Colchester was one of the country’s largest garrison towns. This had been the case since the Roman invasion in AD 43, and every policeman in Queen Street knew the history, to varying degrees. In military conflicts across the ages – the Civil Wars, the Napoleonic Wars, the First and Second World Wars and, most recently, the Falklands – Colchester had played a significant role in housing the country’s soldiery. Many of the men who had taken Port Stanley had been based there and had only recently returned home. But the war had been over for six months and already the civilian population, who had welcomed home the servicemen as heroes, now ignored or even resented them for what they saw as their boozy belligerence. The police were acutely aware that maintaining peaceful relations between squaddies and civilians was a fine balancing act. Any harm caused by one side to the other would set the town on edge.
‘Oh, indeed.’ Sparks put his feet up on the desk. Lowry took in the quality of his superior’s expensive leather soles. ‘So, have we got any of the little fuckers who did it yet?’
‘But he fell.’
‘I’m sorry?’ Sparks raised his eyebrows.
‘I said he, the soldier, fell – or jumped. They both did.’
‘Nick, don’t cock around over the detail. Answer me – have we got them?’
‘Stephen, I know you’re pals with the Beard, but you know it was an accident. The coroner will give death by misadventure . . .’ Lowry paused to check his boss’s face. The nostrils were not flared, so he wasn’t angry – either that or he’d been drinking. ‘Uniform were on the scene in a matter of minutes and said there was no one else in the vicinity.’
Sparks swung his feet off the desk so abruptly it startled Lowry. ‘Stop all this bollocks!’ he barked. ‘Do we have them?’

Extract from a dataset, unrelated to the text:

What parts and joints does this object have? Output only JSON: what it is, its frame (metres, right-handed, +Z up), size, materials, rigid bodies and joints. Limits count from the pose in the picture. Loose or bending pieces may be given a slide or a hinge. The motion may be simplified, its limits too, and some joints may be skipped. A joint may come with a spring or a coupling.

‘No,’ he answered truthfully.
‘But you know who the likely candidates are, right?’ Sparks pulled out a pack of Embassy Number 1. ‘Here.’ He tossed them over. The cigarettes beckoned to Lowry from the worn oak desk.
‘I’ve given up.’
Sparks nodded as though impressed – although he wouldn’t be – before retrieving the pack and taking a cigarette out with his teeth. ‘You must know who chased after those lads.’
‘How?’
‘Ah, do me a favour – a ruck in the town centre? How fuckin’ hard can that be? You know the locals. Bring ’em in and ask a few questions, and we’ll take it from there, eh?’
Lowry got up to leave.
‘Where are you going?’
‘Home to bed.’
Sparks nodded. ‘After the hospital.’
‘What, now?’
‘The other lad has come to. Lane will be looking to shift the boy to their place at Abbey Fields. You know as well as I do, it’s easier while he’s on our turf. Toddle off to the General.’
-4-
3 a.m., Saturday, Colchester General Hospital
Jacqui Lowry stood in silence as her husband consulted with her lover across the dead soldier’s corpse. She assumed a mask of indifference, fighting back the notion that her sin was somehow exposed for all to see by the stark hospital lighting, like invisible ink under ultraviolet light. As Paul explained to her husband the complications that had caused the soldier to go into cardiac arrest, she tried to ignore the way he pushed his soft, wavy blond hair away from his face. This gesture, which she had adored up to now and found part of his boyish charm, seemed affected in the face of her stoic husband of ten years. And the sculpted beard, which she’d always considered a turn-on, looked vaguely effeminate next to Nick’s now-stubbled jaw. She pinched herself. It was guilt that was making her feel this way.